Legislative Update: 1,162 Bills Filed After Week Two
Week two wrapped up at the statehouse last week. 1,162 bills have been released (over 400 last week alone). We anticipate that all House and Senate bills have now been made public. While we have a better view of the landscape for this session, we have yet to see which bills will move through the policy process. Statistically, about a third of the bills will not make it past half-time. Third reading deadlines for the House and Senate will occur the last week of February.
Legislative hearings and committee work kicked into high gear last week. The House Committee on Ways and Means continues to push forward with budget requests, and in the Senate, highly anticipated language around bail set off robust committee discussion.

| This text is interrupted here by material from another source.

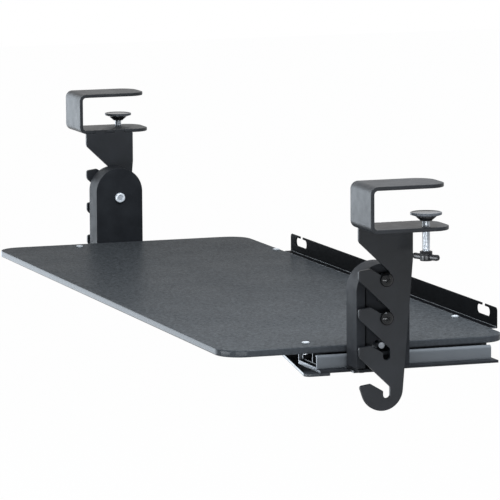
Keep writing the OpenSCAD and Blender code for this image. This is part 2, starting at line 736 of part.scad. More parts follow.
// Pivot bolt, its domed head on the carrier's inner face
module pivot_bolt() {
  color([0.75, 0.76, 0.78]) {
    xcyl(carrier_x - pivot_side_gap - eps, pin_plate_out + nut_h, hang_y, pivot_z, pivot_r);
    translate([carrier_x - pivot_side_gap, hang_y, pivot_z]) rotate([0, -90, 0]) dome_head(bolt_head_r, bolt_head_h);
  }
}

// Spacer between the carrier and the pin plate
module pivot_spacer() {
  color([0.7, 0.71, 0.73]) difference() {
    xcyl(carrier_x + carrier_sheet + pivot_side_gap, pin_plate_in, hang_y, pivot_z, spacer_r);
    xcyl(carrier_x, pin_plate_in + 1, hang_y, pivot_z, pivot_r + hole_gap);
  }
}

// Nut on the outer end of the pivot bolt
module pivot_nut() {
  color([0.7, 0.71, 0.73]) difference() {
    translate([pin_plate_out, hang_y, pivot_z]) rotate([0, 90, 0]) cylinder(h = nut_h, r = nut_r, $fn = 6);
    xcyl(pin_plate_out - 1, pin_plate_out + nut_h + 1, hang_y, pivot_z, pivot_r + hole_gap);
  }
}

// Tilt stop pin, a stud welded to the carrier's outer face that runs in the pin plate's window
module stop_pin() {
  foot_x = carrier_x + carrier_sheet;
  color([0.75, 0.76, 0.78]) {
    xcyl(foot_x, pin_plate_out - stop_end_inset, hang_y, stop_z, stop_r);
    xcyl(foot_x, foot_x + stop_collar_h, hang_y, stop_z, stop_collar_r);
  }
}

// Hook plate with its seats, its teeth and the two tabs welded to the strap's lower arm
module hook_plate() {
  last_seat = seat_top - (seat_count - 1) * seat_pitch;
  end_y = hang_y - hook_end_ahead;
  end_z = last_seat + hook_end_up;
  slope = (mouth_rise - notch_rise) / (hook_front + seat_half);
  leave_front = [end_y - hook_end_r * cos(hook_front_angle), end_z - hook_end_r * sin(hook_front_angle)];
  leave_back = [end_y + hook_end_r * cos(hook_back_angle), end_z - hook_end_r * sin(hook_back_angle)];
  // Each front corner as its place, a point on each of its two edges, and its radius
  tips = [for (i = [0 : seat_count - 1])
    let (z = seat_top - i * seat_pitch, tip = [teeth_y, z + tooth_rise - tooth_fall])
      [tip, [hang_y - seat_half - tooth_run, z + tooth_rise], i < seat_count - 1 ? tip - [0, 1] : leave_front,
       tooth_corner_r]];
  feet = [for (i = [0 : seat_count - 1])
    let (foot = [teeth_y, seat_top - i * seat_pitch + mouth_rise])
      [foot, foot + [0, 1], foot + [1, -slope], tooth_foot_r]];
  color([0.12, 0.125, 0.13]) {
    difference() {
      union() {
        yz_plate(hook_x, hook_outer_x, [
          tips[seat_count - 1][0], leave_front, [end_y, end_z], leave_back,
          [hang_y + hook_back, strap_above - hook_neck], [hang_y + hook_back, strap_above], [teeth_y, strap_above]
        ]);
        xcyl(hook_x, hook_outer_x, end_y, end_z, hook_end_r);
        for (y = [hang_y - tab_front, hang_y + tab_back])
          box([hook_x, y - tab_length / 2, strap_above - 1], [hook_outer_x, y + tab_length / 2, arm_top + tab_proud]);
      }
      for (i = [0 : seat_count - 1]) {
        z = seat_top - i * seat_pitch;
        yz_plate(hook_x - 1, hook_outer_x + 1, [
          [teeth_y - 4, z + mouth_rise + 4 * slope], [hang_y + seat_half, z + notch_rise], [hang_y + seat_half, z],
          [hang_y - seat_half, z], [hang_y - seat_half, z + lip_rise], [hang_y - seat_half - tooth_run, z + tooth_rise],
          [teeth_y, z + tooth_rise - tooth_fall], [teeth_y - 4, z + tooth_rise - tooth_fall]
        ]);
        xcyl(hook_x - 1, hook_outer_x + 1, hang_y, z, seat_half);
      }
      for (c = concat(tips, feet)) corner_off(hook_x, hook_outer_x, c[0], c[1], c[2], c[3]);
    }
    for (c = concat(tips, feet)) {
      middle = corner_middle(c[0], c[1], c[2], c[3]);
      xcyl(hook_x, hook_outer_x, middle[0], middle[1], c[3] + join);
    }
  }
}

// One arm of a strap, with round corners at its open end
module strap_arm(z, length) {
  r = arm_corner_r;
  box([hook_x, web_y + bend_r, z], [strap_outer_x, web_y + length - r, z + strap_thick]);
  box([hook_x + r, web_y + bend_r, z], [strap_outer_x - r, web_y + length, z + strap_thick]);
  for (x = [hook_x + r, strap_outer_x - r]) zcyl(x, web_y + length - r, z, z + strap_thick, r);
}

// A quarter bend along X; up is 1 for the upper bend and -1 for the lower
module strap_bend(z, up) {
  intersection() {
    difference() {
      xcyl(hook_x, strap_outer_x, web_y + bend_r, z, bend_r);
      xcyl(hook_x - 1, strap_outer_x + 1, web_y + bend_r, z, bend_r - strap_thick);
    }
    box([hook_x - 1, web_y - 1, up > 0 ? z : z - bend_r - 1],
        [strap_outer_x + 1, web_y + bend_r, up > 0 ? z + bend_r + 1 : z]);
  }
}

// Clamp strap, bent to a C that opens towards the desk
module strap() {
  color([0.2, 0.21, 0.22]) difference() {
    union() {
      box([hook_x, web_y, strap_above + bend_r], [strap_outer_x, web_y + strap_thick, strap_top - bend_r]);
      strap_bend(strap_top - bend_r, 1);
      strap_bend(strap_above + bend_r, -1);
      strap_arm(strap_top - strap_thick, upper_arm);
      strap_arm(strap_above, lower_arm);
    }
    zcyl(rod_x, rod_y, strap_above - 1, arm_top + 1, rod_r + rod_gap);
    for (y = [hang_y - tab_front, hang_y + tab_back])
      box([hook_x - 1, y - tab_length / 2, strap_above - 1], [hook_outer_x, y + tab_length / 2, arm_top + 1]);
  }
}

// Threaded rod of a clamp, drawn plain
module clamp_rod() {
  color([0.75, 0.76, 0.78]) zcyl(rod_x, rod_y, knob_top - knob_hub_h, bore_top - rod_end_gap, rod_r);
}

// Swivel pad that presses up on the desk
module clamp_pad() {
  color([0.07, 0.07, 0.075]) difference() {
    translate([rod_x, rod_y, socket_bottom]) {
      cylinder(h = socket_h + eps, r1 = socket_bottom_r, r2 = socket_top_r);
      translate([0, 0, socket_h]) cylinder(h = pad_dish + eps, r1 = socket_top_r, r2 = pad_r);
      translate([0, 0, socket_h + pad_dish]) cylinder(h = pad_thick, r = pad_r);
    }
    zcyl(rod_x, rod_y, socket_bottom - 1, bore_top, rod_r + rod_gap);
  }
}

// Winged knob at the rod's lower end
module wing_knob() {
  color([0.04, 0.04, 0.045]) translate([rod_x, rod_y, knob_top - knob_hub_h]) difference() {
    union() {
      cylinder(h = knob_hub_h, r = knob_hub_r);
      rotate([0, 0, wing_angle]) for (side = [-1, 1]) mirror([side < 0 ? 1 : 0, 0, 0]) {
        box([0, -wing_thick / 2, wing_up], [wing_half - wing_h / 2, wing_thick / 2, wing_up + wing_h]);
        translate([wing_half - wing_h / 2, wing_thick / 2, wing_up + wing_h / 2]) rotate([90, 0, 0])
          cylinder(h = wing_thick, r = wing_h / 2);
      }
    }
    translate([0, 0, -1]) cylinder(h = knob_hub_h + 2, r = rod_r + knob_gap);
  }
}

placed() tray_board();
placed() fence();
placed() left() tray_screw(slide_x, slide_front - front_screw_ahead);  // front_screw_left
placed() tray_screw(slide_x, slide_front - front_screw_ahead);  // front_screw_right
placed() left() tray_screw(back_screw_x, tray_depth - back_screw_inset);  // back_screw_left
placed() tray_screw(back_screw_x, tray_depth - back_screw_inset);  // back_screw_right
placed() left() slide_screw();  // slide_screw_left
placed() slide_screw();  // slide_screw_right
placed() left() slide_inner();  // slide_inner_left
placed() slide_inner();  // slide_inner_right
placed() left() slide_middle();  // slide_middle_left
placed() slide_middle();  // slide_middle_right
placed() left() slide_outer();  // slide_outer_left
placed() slide_outer();  // slide_outer_right
placed() left() slide_bed();  // slide_bed_left
placed() slide_bed();  // slide_bed_right
placed() left() bed_rivets();  // bed_rivets_left
placed() bed_rivets();  // bed_rivets_right
placed() cross_plate();
placed() left() carrier();  // carrier_left
placed() carrier();  // carrier_right
placed() left() carrier_rivets();  // carrier_rivets_left
placed() carrier_rivets();  // carrier_rivets_right
placed() left() pin_plate();  // pin_plate_left
placed() pin_plate();  // pin_plate_right
placed() left() hook_pin(seat_top);  // upper_pin_left
placed() hook_pin(seat_top);  // upper_pin_right
placed() left() hook_pin(seat_top - seat_pitch);  // lower_pin_left
placed() hook_pin(seat_top - seat_pitch);  // lower_pin_right
placed() left() pivot_bolt();  // pivot_bolt_left
placed() pivot_bolt();  // pivot_bolt_right
placed() left() pivot_spacer();  // pivot_spacer_left
placed() pivot_spacer();  // pivot_spacer_right
placed() left() pivot_nut();  // pivot_nut_left
placed() pivot_nut();  // pivot_nut_right
placed() left() stop_pin();  // stop_pin_left
placed() stop_pin();  // stop_pin_right
placed() left() hook_plate();  // hook_plate_left
placed() hook_plate();  // hook_plate_right
placed() left() strap();  // strap_left
placed() strap();  // strap_right
placed() left() clamp_rod();  // clamp_rod_left
placed() clamp_rod();  // clamp_rod_right
placed() left() clamp_pad();  // clamp_pad_left
placed() clamp_pad();  // clamp_pad_right
placed() left() wing_knob();  // wing_knob_left
placed() wing_knob();  // wing_knob_right
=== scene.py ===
import json
import math
import bmesh
import bpy
from mathutils import Matrix, Vector


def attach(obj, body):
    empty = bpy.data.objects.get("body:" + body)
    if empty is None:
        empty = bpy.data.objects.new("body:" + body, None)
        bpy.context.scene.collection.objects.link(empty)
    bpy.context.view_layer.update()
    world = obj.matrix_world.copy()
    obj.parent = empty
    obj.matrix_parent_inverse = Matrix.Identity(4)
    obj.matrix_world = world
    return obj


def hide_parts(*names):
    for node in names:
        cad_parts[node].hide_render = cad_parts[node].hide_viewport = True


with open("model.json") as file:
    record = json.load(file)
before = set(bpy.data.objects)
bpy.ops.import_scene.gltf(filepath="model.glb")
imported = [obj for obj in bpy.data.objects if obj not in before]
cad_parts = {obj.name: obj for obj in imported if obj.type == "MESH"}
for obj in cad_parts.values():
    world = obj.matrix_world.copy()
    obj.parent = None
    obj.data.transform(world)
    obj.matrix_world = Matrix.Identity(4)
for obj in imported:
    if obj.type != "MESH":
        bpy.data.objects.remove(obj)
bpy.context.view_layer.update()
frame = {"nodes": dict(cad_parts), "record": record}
MM = 0.001
SIDES = ("left", "right")
LINKS = bpy.context.scene.collection


# Camera at the photograph's viewing angle, from the fit to the photo
CAMERA_AT = (3.48394, -1.16116, 0.40306)
AZIMUTH, ELEVATION, ROLL = (math.radians(a) for a in (71.016, 7.705, -0.376))
FOCAL_PX, IMAGE_PX, SENSOR_MM = 4477.84, 500.0, 36.0

forward = Vector((-math.sin(AZIMUTH) * math.cos(ELEVATION), math.cos(AZIMUTH) * math.cos(ELEVATION),
                  -math.sin(ELEVATION)))
flat_right = Vector((math.cos(AZIMUTH), math.sin(AZIMUTH), 0.0))
flat_up = flat_right.cross(forward)
cam_right = math.cos(ROLL) * flat_right + math.sin(ROLL) * flat_up
cam_up = -math.sin(ROLL) * flat_right + math.cos(ROLL) * flat_up
camera = bpy.data.objects.new("camera", bpy.data.cameras.new("camera"))
LINKS.objects.link(camera)
camera.matrix_world = Matrix([(cam_right[i], cam_up[i], -forward[i], CAMERA_AT[i]) for i in range(3)]
                             + [(0.0, 0.0, 0.0, 1.0)])
camera.data.sensor_width = SENSOR_MM
camera.data.lens = FOCAL_PX / IMAGE_PX * SENSOR_MM
camera.data.clip_start = 0.1
camera.data.clip_end = 60.0
bpy.context.scene.camera = camera
bpy.context.scene.view_settings.view_transform = "Standard"


# Node materials. Noise scales are in features per metre, and colours are linear.
NOISE_LOW, NOISE_HIGH = 0.3, 0.7


def shader(name, base, rough, metal=0.0, ior=1.45):
    """A Principled material; returns it with its node tree, shader and an object-space coordinate socket."""
    m = bpy.data.materials.new(name)
    m.use_nodes = True
    t = m.node_tree
    p = t.nodes["Principled BSDF"]
    p.inputs["Base Color"].default_value = (*base, 1.0)
    p.inputs["Roughness"].default_value = rough
    p.inputs["Metallic"].default_value = metal
    p.inputs["IOR"].default_value = ior
    return m, t, p, t.nodes.new("ShaderNodeTexCoord").outputs["Object"]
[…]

The Indiana Economic Development Corporation was first to present to the House Committee on Ways and Means last week. Their requested additional monies include $150 for a revolving Site Acquisition Fund, a $300 million Deal Closing Fund, and another round of Regional Economic Acceleration and Development Initiative (READI) grants. Through the last $500-million round of READI funds, the IEDC received $1.5 billion in requests across 800 projects. Aspire has proudly helped lead the 180 Alliance Region which includes Johnson County during this initial READI round.
The Indiana Department of Education also proposed how the state should fund educational programming across the state. Dr. Katie Jenner, Secretary of Education, discussed future plans of refocusing K-12 education in three different areas: student experience, teacher support and various administrative reinforcements.
One key area of focus was literacy and allowing for earlier introductions of IREAD assessments. Jenner noted that 1 in 5 Hoosier children leave third grade without having foundational reading skills. Requests for budget increases also included funds for tuition, literacy aid, and special education.
Child Care / Early Childhood Education
As we reported last week, Senator Kyle Walker’s childcare tax credit bill, SB186, establishes a state tax credit for a taxpayer that makes qualified child care expenditures or qualified child care resource and referral expenditures in providing child care to the taxpayer's employees.
Senator Stacey Donato has a similar bill, SB368, that creates a cost-sharing pilot program for child care and education that splits the cost three ways between the employer, employee and state. It’s a creative and effective model we have seen work in other states. The price tag for just the Northeast Indiana pilot area is $11 million, so expanding it statewide might be cost-prohibitive and squelch early momentum for the pilot.
And SB471 establishes a nonrefundable tax credit for an employer with 25 or fewer employees that makes contributions of at least $10,000 during the calendar year toward a qualified employee's cost for a qualified preschool program.
Also as reported last week, HB1005 is an omnibus housing bill and includes many of the recommendations from last summer’s Housing Taskforce final report, including a new revolving loan fund for local government to help them deploy infrastructure for new housing developments. This would be especially helpful for rural communities and any community with a strategic site identified for housing, especially a site that might be a little hairy. Aspire supports this bill.
Free Enterprise / Business Autonomy
Aspire supports the loosening of red tape, limiting unnecessary or duplicative regulation, and reduction of government interference to ensure that businesses across the state can operate freely and efficiently. We don’t like the trend we have seen over the last couple of years to influence business operations. Notably, the bills have come from Republican legislators, marking a shift from the small-government and free-market platform that has served the Hoosier State well.
We have identified several bills that seek to insert the heavy hand of government into private business dealings and are monitoring them closely. None are scheduled for committee hearings, and we are actively working to keep it that way. We know our business leaders are already dealing with inflationary pressures, supply chain clogs, and labor availability challenges. Aspire will block and tackle unnecessary government legislation to let you run your business.
We met with five members of the Johnson County legislative delegation last week and had productive meetings about our top issues and more. We were especially grateful that freshman Representative Craig Haggard was particularly supportive of our free market position. Similarly, we were sure to thank Senate Pro Temp Rod Bray for his leadership in the Senate when anti-free-market bills moved from of the House.